Industry Implications and Analysis
The shift toward user-friendly sequential testing represents a broader maturation of the CRO (Conversion Rate Optimization) industry. For years, the barrier to entry for high-rigor testing was high, requiring dedicated statistical analysts to interpret results. By automating the "statistics homework," VWO is essentially democratizing data science.
Industry analysts suggest that this "frictionless rigor" will become the new standard. As privacy regulations like GDPR and CCPA make data collection more difficult, and as the "signal-to-noise" ratio on the web decreases, the cost of a false positive becomes higher.
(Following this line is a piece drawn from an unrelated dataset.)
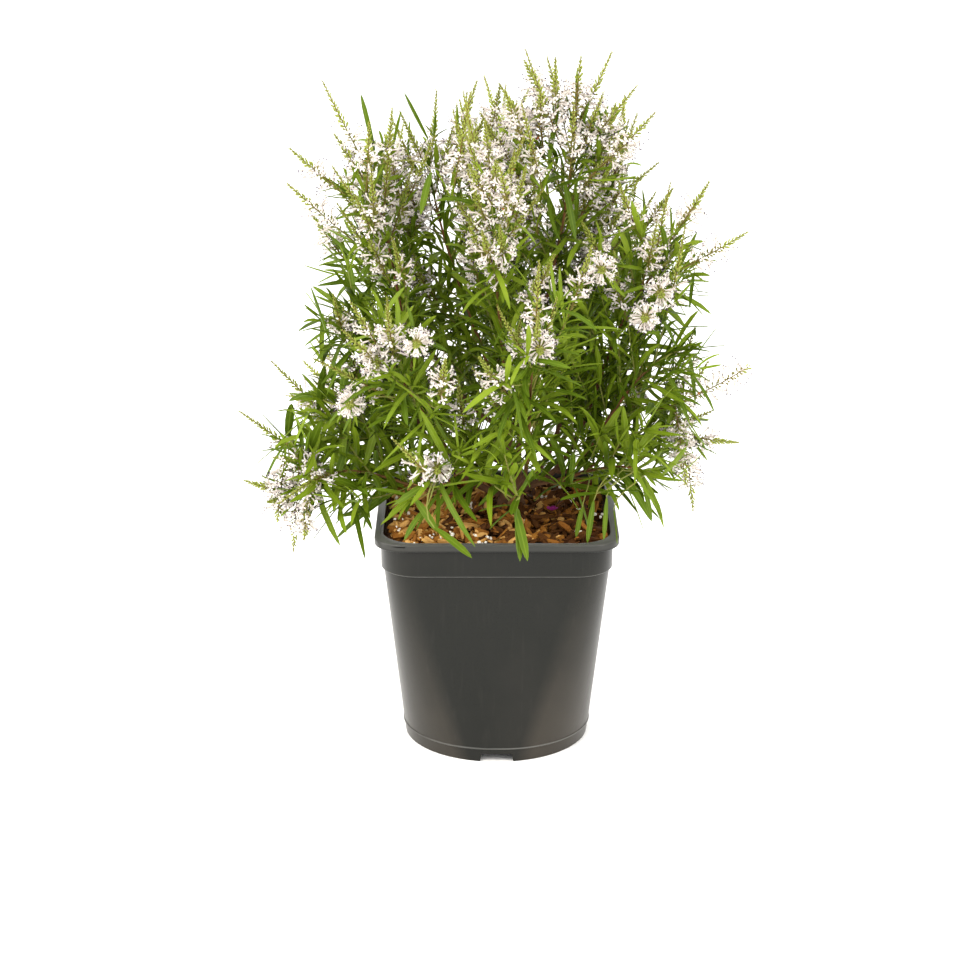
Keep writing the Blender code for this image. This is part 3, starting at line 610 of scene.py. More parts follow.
@dataclass(frozen=True)
class Leaf(Finish):
    """A satin leaf with a paler midrib and a fine pale edge that is a painted highlight, a little light
    coming through it.
    """

    pale: Colour = (0.25, 0.34, 0.045)  # midrib, and the painted highlight along the edge

    patch_share: ClassVar[float] = 0.75
    brightening: ClassVar[float] = 1.3
    rib: ClassVar[Span] = (0.05, 0.20)  # margins between which the midrib fades out
    edge: ClassVar[Span] = (0.78, 0.97)  # margins between which the painted edge highlight fades in
    rib_share: ClassVar[float] = 0.55
    edge_share: ClassVar[float] = 0.45

    def surface(self, graph: Graph, fine: Value) -> bpy.types.NodeSocket:
        """The blade's colour, and the midrib and the painted edge highlight, where the margin attribute is 0
        and 1.

        Args:
            graph: the material's nodes.
            fine: the fine grain.

        Returns:
            The colour.
        """
        margin = graph.attribute("margin")
        rib = 1 - graph.steep(margin, *self.rib)
        # painted highlight along each edge of the blade
        edge = graph.steep(margin, *self.edge)
        pale = rib * self.rib_share + edge * self.edge_share
        return graph.blend(pale, super().surface(graph, fine), self.pale)


@dataclass(frozen=True)
class PotPlastic:
    """Satin moulded plastic, dark warm grey, with faint rubbed patches and fine upright scuffs."""

    name: str = "pot_plastic"
    colour: Colour = (0.0078, 0.0082, 0.0068)
    rubbed: Colour = (0.022, 0.020, 0.017)
    dusty: Colour = (0.048, 0.040, 0.031)  # brown dusting, partly a painted reflection; it widens in a wedge towards the foot on the left and the right
    bright: Colour = (0.105, 0.105, 0.098)  # painted highlight on the lip and along the two raised lines
    lip: Span = (193.6 * MM, 200 * MM)  # heights of its underside, with painted shade below, and of its top; painted highlight between
    lines: Span = (12.6 * MM, 170.9 * MM)  # heights of the painted highlight line round the foot and of that at the band's foot
    clouds: float = 9.0  # rubbed patches to a metre
    scuffs: float = 260.0  # to a metre
    grains: float = 2400.0  # to a metre
    scuff_stretch: Place = (1.0, 1.0, 0.06)
    wedge_shift: float = 3 * MM  # how far left of the axis the middle of the wedges is
    wedge_slope: float = 0.28  # how much farther out a wedge starts for each metre of height
    wedge: Span = (18 * MM, 32 * MM)  # where it starts and is full, at the floor
    dust_fade: Span = (10 * MM, 190 * MM)  # heights between which it fades out
    relief: float = 0.05 * MM
    sheen: float = 0.18
    rough: float = 0.26

    def material(self) -> bpy.types.Material:
        """Builds the material: rubbed plastic, dusting and a painted reflection, painted highlights, painted
        shade under the lip.

        Returns:
            The material.
        """
        graph = Graph(self.name)
        clouds = graph.steep(graph.noise(self.clouds, detail=4.0), 0.45, 0.75)
        scuffs = graph.steep(graph.noise(self.scuffs, self.scuff_stretch, 2.0), 0.60, 0.78)
        mould = graph.noise(self.grains, detail=2.0)
        x, _, z = graph.axes()
        # brown dusting and a painted reflection, in a wedge on the left and the right that widens towards the
        # foot
        wedge = graph.steep(abs(x + self.wedge_shift) - z * self.wedge_slope, *self.wedge)
        dust_and_reflection_share = wedge * (1 - graph.steep(z, *self.dust_fade)) * (clouds * 0.3 + 0.4)
        pot_colour = graph.blend(clouds * 0.45 + scuffs * 0.25, self.colour, self.rubbed)
        pot_colour = graph.blend(dust_and_reflection_share, pot_colour, self.dusty)
        under, top = self.lip
        # painted highlight on the lip: faint up its outer face, strong on its top
        lip = graph.steep(z, under + 0.4 * MM, under + 2.4 * MM) * 0.22
        lip = lip + graph.steep(z, top - 0.9 * MM, top) * 0.5
        # painted highlight along the raised line round the foot and at the band's foot
        foot, band = (1 - graph.steep(abs(z - line), 0.25 * MM, 0.75 * MM) for line in self.lines)
        pot_colour = graph.blend(lip + (foot + band) * (clouds * 0.5 + 0.5), pot_colour, self.bright)
        # painted shade: a dark line just under the lip
        under_lip_shade = 1 - graph.steep(abs(z - under + 0.6 * MM), 0.5 * MM, 1.3 * MM)
        inputs = {
            "Base Color": graph.blend(under_lip_shade, pot_colour, (0.0, 0.0, 0.0)),
            "Roughness": clouds * 0.06 + scuffs * 0.10 + mould * 0.04 + self.rough,
            "Normal": graph.bump(mould, self.relief, 0.35),
            "Specular IOR Level": self.sheen,
        }
        return graph.finish(graph.node("ShaderNodeBsdfPrincipled", {}, inputs))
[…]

A company that implements a feature based on a false positive not only wastes engineering resources but also risks "opportunity cost"—the loss of time that could have been spent on a truly winning idea.

Furthermore, the ability to adjust reporting preferences mid-test without losing validity addresses the reality of corporate decision-making. Often, a test is started with one set of goals, but a shift in business priority requires a faster or more conservative answer. VWO’s model allows for this agility without the need to restart the experiment from scratch.
Conclusion: Reframing the Experimentation Experience
The core philosophy behind VWO’s approach is that A/B testing should not require a Ph.D. to execute correctly, nor should it force practitioners to suppress their natural curiosity. By absorbing mathematical complexity into the backend of the platform, VWO allows teams to focus on the qualitative aspects of experimentation—generating hypotheses and building better user experiences—while the software handles the quantitative safeguards. As digital competition intensifies, the ability to "peek freely" while maintaining statistical truth may well be the differentiator between companies that merely test and those that truly learn.